The Right2Know campaign (R2K) has criticised the Independent Communications Authority of SA's (ICASA's) revised costing model for determining termination rates.

It says the model will "inflate the actual cost of communication and perpetuate profiteering through termination rates".

This comes after ICASA announced on Monday that it had opted to adopt long-run incremental cost plus (LRIC+) as the cost standard for the bottom-up and top-down modelling to determine the cost of mobile and fixed wholesale voice call termination.

Unlike pure LRIC - which the authority says it ultimately aims to employ - LRIC+ includes joint and common costs. The revised model is part of ICASA's six-month court-ordered review of termination rate regulations.

In a statement released yesterday, R2K raised concerns that the regulator's modified model allows MTN, Vodacom, Cell C and Telkom to include costs that are not directly related to the interconnect fees. The organisation says this will "inflate the actual cost of communication and perpetuate profiteering through termination rates".

Phoney war

R2K notes that, since the court's decision to allow ICASA to institute its new, lower termination rates while it reviews and republishes fresh regulations, the mobile marketing and price war between SA's mobile operators has heated up.

"MTN, Vodacom, Telkom and Cell C have been engaged in an advertising war promising lower call rates. These new rates have largely been used as a marketing tactic to attract new customers and are not necessarily permanent.

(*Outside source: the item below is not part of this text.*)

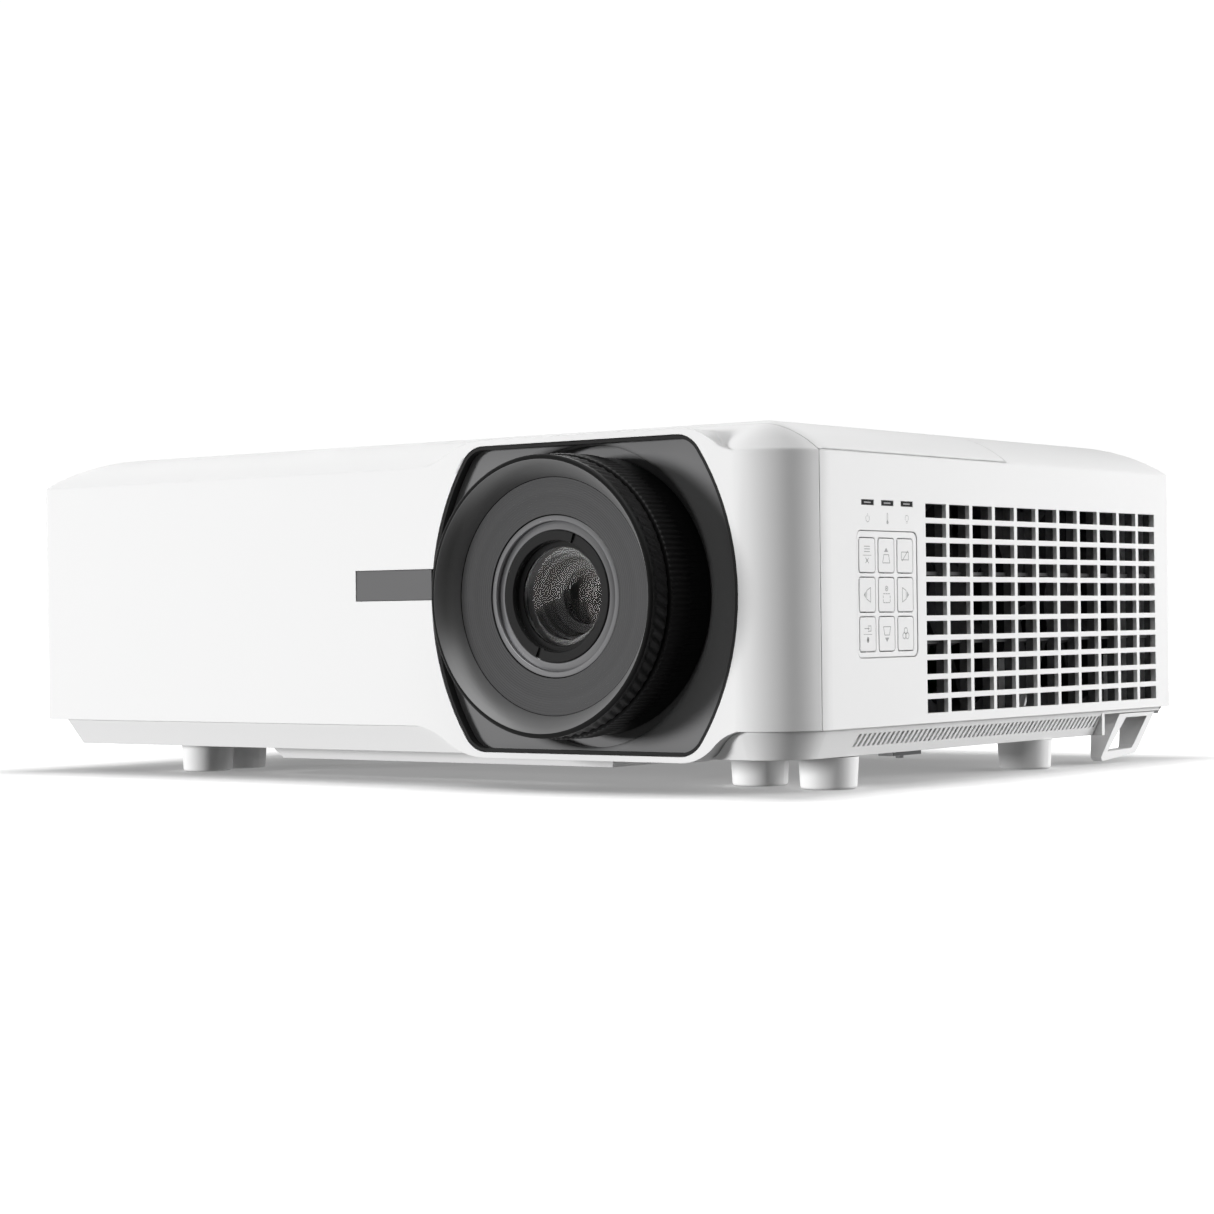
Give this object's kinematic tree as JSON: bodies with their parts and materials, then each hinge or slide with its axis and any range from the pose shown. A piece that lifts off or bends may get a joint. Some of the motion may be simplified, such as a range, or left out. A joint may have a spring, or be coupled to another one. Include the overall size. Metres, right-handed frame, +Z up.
{
  "type": "projector",
  "caption": "Large-room laser projector with a turning zoom lens, lens-shift dials under a lid, key panel, side grilles and height-adjustable front feet.",
  "frame": {"origin": "centre of the footprint on the surface that the feet stand on", "axes": "+X towards the key panel side, the lens faces -Y, +Z up"},
  "size_m": [0.405, 0.33, 0.1405],
  "materials": {
    "shell_white": "fine moulded texture, satin",
    "panel_grey": "fine texture",
    "grille_dark": "matte",
    "plate_black": "fine grain, matte",
    "ir_grey": "smoked, satin",
    "window_black": "gloss",
    "bezel_white": "fine moulded texture, satin",
    "key_white": "fine moulded texture, satin, grey symbols",
    "board_green": "solder mask",
    "ring_black": "moulded grip, matte",
    "barrel_black": "black anodised",
    "trim_grey": "fine concentric turning marks",
    "ring_silver": "turned, bright",
    "retainer_black": "black anodised",
    "lens_glass": "coated, clear",
    "frame_alloy": "die cast",
    "phosphor": "coated disc",
    "motor_grey": "satin",
    "fan_black": "matte",
    "inlet_black": "matte",
    "socket_metal": "nickel plated",
    "stud_steel": "zinc plated",
    "insert_brass": "plain"
  },
  "bodies": {
    "chassis": {"bottom_tray": "shell_white", "base_panel": "shell_white", "top_cover": "shell_white", "front_cover": "shell_white", "io_panel": "panel_grey", "inner_grille": "grille_dark", "lens_plate": "plate_black", "ir_window": "ir_grey", "led_windows": "window_black", "keypad_bezel": "bezel_white", "keypad_board": "board_green", "lens_frame": "barrel_black", "optical_block": "frame_alloy", "dmd_board": "board_green", "wheel_motor": "motor_grey", "laser_bank": "frame_alloy", "heatsink": "frame_alloy", "fan_frames": "fan_black", "power_board": "board_green", "main_board": "board_green", "ac_inlet": "inlet_black", "video_sockets": "socket_metal", "data_sockets": "socket_metal", "fixed_feet": "shell_white", "security_bar": "shell_white", "mount_inserts": "insert_brass", "base_screws": "stud_steel"},
    "lid": {"access_lid": "shell_white"},
    "shift_carriage": {"shift_plate_v": "barrel_black"},
    "lens": {"shift_plate_h": "barrel_black", "lens_barrel": "barrel_black", "front_trim": "trim_grey"},
    "focus_grip": {"focus_ring": "ring_black"},
    "focus_group": {"focus_cell": "barrel_black", "front_glass": "lens_glass", "middle_glass": "lens_glass", "silver_ring": "ring_silver", "retainer_ring": "retainer_black"},
    "zoom_grip": {"zoom_ring": "ring_black"},
    "zoom_group": {"zoom_cell": "barrel_black", "rear_glass": "lens_glass"},
    "dial_v": {"shift_dial_v": "ring_black"},
    "dial_h": {"shift_dial_h": "ring_black"},
    "stud_right": {"foot_stud_right": "stud_steel"},
    "cup_right": {"foot_cup_right": "shell_white"},
    "stud_left": {"foot_stud_left": "stud_steel"},
    "cup_left": {"foot_cup_left": "shell_white"},
    "colour_wheel": {"phosphor_wheel": "phosphor"},
    "rotor_front": {"fan_rotor_front": "fan_black"},
    "rotor_rear": {"fan_rotor_rear": "fan_black"},
    "rotor_intake": {"fan_rotor_intake": "fan_black"},
    "key_menu": {"key_menu": "key_white"},
    "key_up": {"key_up": "key_white"},
    "key_blank": {"key_blank": "key_white"},
    "key_left": {"key_left": "key_white"},
    "key_enter": {"key_enter": "key_white"},
    "key_right": {"key_right": "key_white"},
    "key_source": {"key_source": "key_white"},
    "key_down": {"key_down": "key_white"},
    "key_mode": {"key_mode": "key_white"}
  },
  "joints": [
    {"name": "lid_hinge", "type": "hinge", "parent": "chassis", "child": "lid", "pos_m": [0.1, 0.0192, 0.1405], "axis": [-1, 0, 0], "range_deg": [0, 60]},
    {"name": "lens_shift_v", "type": "slide", "parent": "chassis", "child": "shift_carriage", "axis": [0, 0, 1], "range_m": [-0.003, 0.003]},
    {"name": "lens_shift_h", "type": "slide", "parent": "shift_carriage", "child": "lens", "axis": [1, 0, 0], "range_m": [-0.002, 0.002]},
    {"name": "focus_turn", "type": "hinge", "parent": "lens", "child": "focus_grip", "pos_m": [0.1033, -0.1595, 0.0746], "axis": [0, -1, 0], "range_deg": [-40, 40]},
    {"name": "focus_travel", "type": "slide", "parent": "lens", "child": "focus_group", "axis": [0, 1, 0], "range_m": [-0.0015, 0.0015]},
    {"name": "zoom_turn", "type": "hinge", "parent": "lens", "child": "zoom_grip", "pos_m": [0.1033, -0.14, 0.0746], "axis": [0, -1, 0], "range_deg": [-35, 35]},
    {"name": "zoom_travel", "type": "slide", "parent": "lens", "child": "zoom_group", "axis": [0, 1, 0], "range_m": [-0.004, 0.004]},
    {"name": "dial_v_turn", "type": "hinge", "parent": "chassis", "child": "dial_v", "pos_m": [0.036, -0.104, 0.1265], "axis": [0, 0, 1], "range_deg": [-270, 270]},
    {"name": "dial_h_turn", "type": "hinge", "parent": "shift_carriage", "child": "dial_h", "pos_m": [0.064, -0.08, 0.125], "axis": [1, 0, 0], "range_deg": [-180, 180]},
    {"name": "key_menu_press", "type": "slide", "parent": "chassis", "child": "key_menu", "axis": [-1, 0, 0], "range_m": [0, 0.0008], "stiffness_N_per_m": 1500, "springref_m": -0.0002},
    {"name": "key_up_press", "type": "slide", "parent": "chassis", "child": "key_up", "axis": [-1, 0, 0], "range_m": [0, 0.0008], "stiffness_N_per_m": 1500, "springref_m": -0.0002},
    {"name": "key_blank_press", "type": "slide", "parent": "chassis", "child": "key_blank", "axis": [-1, 0, 0], "range_m": [0, 0.0008], "stiffness_N_per_m": 1500, "springref_m": -0.0002},
    {"name": "key_left_press", "type": "slide", "parent": "chassis", "child": "key_left", "axis": [-1, 0, 0], "range_m": [0, 0.0008], "stiffness_N_per_m": 1500, "springref_m": -0.0002},
    {"name": "key_enter_press", "type": "slide", "parent": "chassis", "child": "key_enter", "axis": [-1, 0, 0], "range_m": [0, 0.0008], "stiffness_N_per_m": 1500, "springref_m": -0.0002},
    {"name": "key_right_press", "type": "slide", "parent": "chassis", "child": "key_right", "axis": [-1, 0, 0], "range_m": [0, 0.0008], "stiffness_N_per_m": 1500, "springref_m": -0.0002},
    {"name": "key_source_press", "type": "slide", "parent": "chassis", "child": "key_source", "axis": [-1, 0, 0], "range_m": [0, 0.0008], "stiffness_N_per_m": 1500, "springref_m": -0.0002},
    {"name": "key_down_press", "type": "slide", "parent": "chassis", "child": "key_down", "axis": [-1, 0, 0], "range_m": [0, 0.0008], "stiffness_N_per_m": 1500, "springref_m": -0.0002},
    {"name": "key_mode_press", "type": "slide", "parent": "chassis", "child": "key_mode", "axis": [-1, 0, 0], "range_m": [0, 0.0008], "stiffness_N_per_m": 1500, "springref_m": -0.0002},
    {"name": "foot_right_travel", "type": "slide", "parent": "chassis", "child": "stud_right", "axis": [0, 0, -1], "range_m": [0, 0.01]},
    {"name": "foot_right_turn", "type": "hinge", "parent": "stud_right", "child": "cup_right", "pos_m": [0.1845, -0.0898, 0.006], "axis": [0, 0, -1], "range_deg": [0, 3600]},
    {"name": "foot_left_travel", "type": "slide", "parent": "chassis", "child": "stud_left", "axis": [0, 0, -1], "range_m": [0, 0.01]},
    {"name": "foot_left_turn", "type": "hinge", "parent": "stud_left", "child": "cup_left", "pos_m": [-0.1363, -0.1052, 0.006], "axis": [0, 0, -1], "range_deg": [0, 3600]},
    {"name": "wheel_spin", "type": "hinge", "parent": "chassis", "child": "colour_wheel", "pos_m": [-0.016, 0.024, 0.074], "axis": [1, 0, 0], "continuous": true},
    {"name": "fan_front_spin", "type": "hinge", "parent": "chassis", "child": "rotor_front", "pos_m": [0.175, 0.001, 0.07], "axis": [1, 0, 0], "continuous": true},
    {"name": "fan_rear_spin", "type": "hinge", "parent": "chassis", "child": "rotor_rear", "pos_m": [0.175, 0.098, 0.07], "axis": [1, 0, 0], "continuous": true},
    {"name": "fan_intake_spin", "type": "hinge", "parent": "chassis", "child": "rotor_intake", "pos_m": [-0.178, 0.005, 0.07], "axis": [1, 0, 0], "continuous": true}
  ],
  "couplings": [
    {"joint": "focus_travel", "follows": "focus_turn", "m_per_rad": 0.00214},
    {"joint": "zoom_travel", "follows": "zoom_turn", "m_per_rad": 0.0065},
    {"joint": "dial_v_turn", "follows": "lens_shift_v", "rad_per_m": 1570.7},
    {"joint": "dial_h_turn", "follows": "lens_shift_h", "rad_per_m": 1570.7},
    {"joint": "foot_right_turn", "follows": "foot_right_travel", "rad_per_m": 6283.1},
    {"joint": "foot_left_turn", "follows": "foot_left_travel", "rad_per_m": 6283.1}
  ]
}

"R2K rejects the profiteering of all phone companies at the cost of our people. We reiterate our call for free basic telecommunications services. The new interconnect fees must put an end to the phoney price wars and cut the cost to users meaningfully."

Cost contestation

Alison Gillwald, executive director at Research ICT Africa, says the contestation over different costing methodologies relates to the regulator's obligation to consider the effects on efficiency and competition of any regulatory control of price - and to give end-users of public electronic communication services the greatest possible benefits.

"Although pure LRIC is regarded by regulators such as Ofcom [UK] as the best approximation of marginal costs, LRIC+ is likely to be less contested by the dominant operators and may most swiftly remove the current jam in the regulation of termination rates."

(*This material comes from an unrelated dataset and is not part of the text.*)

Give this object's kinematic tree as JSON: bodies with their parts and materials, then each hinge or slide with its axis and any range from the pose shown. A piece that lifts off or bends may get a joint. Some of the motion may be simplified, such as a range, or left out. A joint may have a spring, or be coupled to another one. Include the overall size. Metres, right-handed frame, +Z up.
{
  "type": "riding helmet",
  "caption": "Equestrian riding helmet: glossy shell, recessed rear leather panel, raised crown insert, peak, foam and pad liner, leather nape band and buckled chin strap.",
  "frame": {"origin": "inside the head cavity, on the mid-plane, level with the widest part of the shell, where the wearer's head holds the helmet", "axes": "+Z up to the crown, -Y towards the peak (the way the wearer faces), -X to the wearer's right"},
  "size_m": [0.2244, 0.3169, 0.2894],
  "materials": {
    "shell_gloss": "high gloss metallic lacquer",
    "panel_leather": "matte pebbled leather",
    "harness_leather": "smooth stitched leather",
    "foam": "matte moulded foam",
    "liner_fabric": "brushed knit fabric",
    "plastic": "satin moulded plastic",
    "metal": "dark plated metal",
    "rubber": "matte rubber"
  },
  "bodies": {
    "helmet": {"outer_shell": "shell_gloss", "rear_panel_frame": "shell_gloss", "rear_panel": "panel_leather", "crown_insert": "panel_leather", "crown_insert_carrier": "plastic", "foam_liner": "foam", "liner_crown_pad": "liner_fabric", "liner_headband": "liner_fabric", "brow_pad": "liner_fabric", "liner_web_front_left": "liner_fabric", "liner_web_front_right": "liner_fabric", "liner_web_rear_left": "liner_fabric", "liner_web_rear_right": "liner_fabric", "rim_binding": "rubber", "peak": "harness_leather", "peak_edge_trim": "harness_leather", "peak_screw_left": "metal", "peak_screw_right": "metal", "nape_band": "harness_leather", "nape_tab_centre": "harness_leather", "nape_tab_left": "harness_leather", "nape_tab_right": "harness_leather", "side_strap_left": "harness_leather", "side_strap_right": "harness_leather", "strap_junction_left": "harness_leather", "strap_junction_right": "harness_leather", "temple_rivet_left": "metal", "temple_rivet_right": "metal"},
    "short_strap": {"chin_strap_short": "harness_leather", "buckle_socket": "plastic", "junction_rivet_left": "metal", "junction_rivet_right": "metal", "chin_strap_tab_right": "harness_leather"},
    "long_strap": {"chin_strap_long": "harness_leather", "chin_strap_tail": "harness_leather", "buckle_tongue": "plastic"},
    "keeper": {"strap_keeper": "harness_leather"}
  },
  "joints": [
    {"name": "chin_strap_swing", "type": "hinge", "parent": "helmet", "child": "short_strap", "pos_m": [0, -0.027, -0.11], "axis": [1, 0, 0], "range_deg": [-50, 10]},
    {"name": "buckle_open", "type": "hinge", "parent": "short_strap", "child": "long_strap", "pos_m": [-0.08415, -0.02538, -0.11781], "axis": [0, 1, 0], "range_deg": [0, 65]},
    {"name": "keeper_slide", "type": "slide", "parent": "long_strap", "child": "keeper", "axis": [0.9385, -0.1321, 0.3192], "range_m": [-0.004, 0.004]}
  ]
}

Gillwald notes Ofcom has argued LRIC results in mobile termination rates (MTR) at less than half of those calculated using LRIC+. "Their decision on this several years ago was appealed, but the competition commission to which the appeal was made, ruled in their favour in 2012, confirming LRIC as providing the best assessment of cost. [The commission] in fact urged [Ofcom] to move more swiftly on their proposed four-year glide path."

She says increasing evidence challenges the notion that pure LRIC and the dramatic termination rate reduction it allows causes a "waterbed effect" which means prices elsewhere rise.

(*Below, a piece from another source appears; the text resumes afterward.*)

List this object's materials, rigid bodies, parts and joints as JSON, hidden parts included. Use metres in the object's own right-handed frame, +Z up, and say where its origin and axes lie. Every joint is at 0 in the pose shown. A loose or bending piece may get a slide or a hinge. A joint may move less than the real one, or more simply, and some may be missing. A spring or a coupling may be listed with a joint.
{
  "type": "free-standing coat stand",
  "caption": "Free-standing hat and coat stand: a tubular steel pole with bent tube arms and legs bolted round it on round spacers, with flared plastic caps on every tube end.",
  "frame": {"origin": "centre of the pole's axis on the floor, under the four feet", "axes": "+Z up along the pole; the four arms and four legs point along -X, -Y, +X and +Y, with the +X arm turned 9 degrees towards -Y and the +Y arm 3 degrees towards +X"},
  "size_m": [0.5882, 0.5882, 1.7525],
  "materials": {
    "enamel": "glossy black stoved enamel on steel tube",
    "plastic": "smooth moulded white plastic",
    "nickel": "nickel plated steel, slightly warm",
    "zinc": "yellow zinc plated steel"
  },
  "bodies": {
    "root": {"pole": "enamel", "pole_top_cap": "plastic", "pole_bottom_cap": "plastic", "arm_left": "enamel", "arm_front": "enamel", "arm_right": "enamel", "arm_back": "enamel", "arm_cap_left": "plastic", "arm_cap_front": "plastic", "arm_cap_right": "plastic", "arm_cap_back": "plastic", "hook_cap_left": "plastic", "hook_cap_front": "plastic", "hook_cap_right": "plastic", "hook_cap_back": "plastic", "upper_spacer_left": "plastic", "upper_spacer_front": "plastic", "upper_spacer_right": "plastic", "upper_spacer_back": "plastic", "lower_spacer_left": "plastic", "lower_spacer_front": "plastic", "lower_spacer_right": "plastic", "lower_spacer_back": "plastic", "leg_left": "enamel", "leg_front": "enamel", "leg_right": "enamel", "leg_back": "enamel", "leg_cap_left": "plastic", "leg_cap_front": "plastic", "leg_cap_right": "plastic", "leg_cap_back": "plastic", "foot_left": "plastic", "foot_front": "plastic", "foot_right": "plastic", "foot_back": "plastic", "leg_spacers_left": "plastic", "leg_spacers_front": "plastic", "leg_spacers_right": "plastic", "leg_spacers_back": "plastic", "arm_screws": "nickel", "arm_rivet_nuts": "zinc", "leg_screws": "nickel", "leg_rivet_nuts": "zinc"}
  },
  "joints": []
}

"Research on the impact of mobile termination rate reductions on retail prices in Kenya, Namibia and SA undertaken by Research ICT Africa in 2013, challenges the notion of a waterbed effect. In fact, it finds no evidence of an increase in retail prices in any of the African markets it reviewed, following termination rate reductions."

While there are revenue losses from MTR reductions, says Gillwald, these need to be offset with the reductions in interconnect charges. "The figure that should be reported is the net interconnect figure."

ICASA had not responded to requests for comment by the time of publication. The regulator has outlined its reasons for going with the LRIC+ model in a statement on its Web site.